Wearing-down and removal of rocks and soil by a glacier
. Glacial erosion forms impressive landscape features, including glacial troughs
(U-shaped valleys), arêtes
(steep ridges), corries
(enlarged hollows), and pyramidal peaks
(high mountain peaks with three or more arêtes).
Erosional landforms result from abrasion
and plucking of the underlying bedrock. Abrasion is caused by the rock debris carried by a glacier, wearing away the bedrock. The action is similar to that of sandpaper attached to a block of wood. The results include the polishing and scratching of rock surfaces to form powdered rock flour, and scratches or striations which indicate the direction of ice movement.
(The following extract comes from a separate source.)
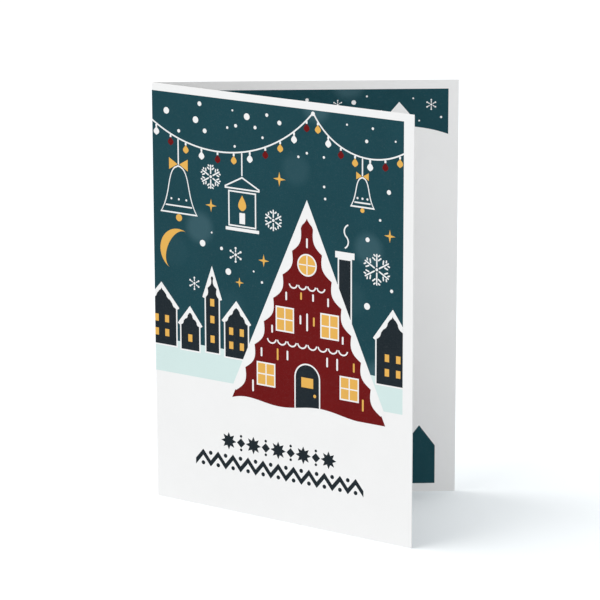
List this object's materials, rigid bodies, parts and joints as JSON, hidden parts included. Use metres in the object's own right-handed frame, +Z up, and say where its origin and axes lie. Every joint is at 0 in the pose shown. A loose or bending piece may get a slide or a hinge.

Plucking is a form of glacial erosion restricted to the lifting and removal of blocks of bedrock already loosened by freezethaw
The most extensive period of recent glacial erosion was the Pleistocene
epoch (1.6 million to 10,000 years ago) in the Quaternary
period (last 2 million years) when, over a period of 2 to 3 million years, the polar icecaps repeatedly advanced and retreated. More ancient glacial episodes are also preserved in the geological record, the earliest being in the middle Precambrian
era (4.6 billion to 570 million years ago) and the most extensive in Permo-Carboniferous times.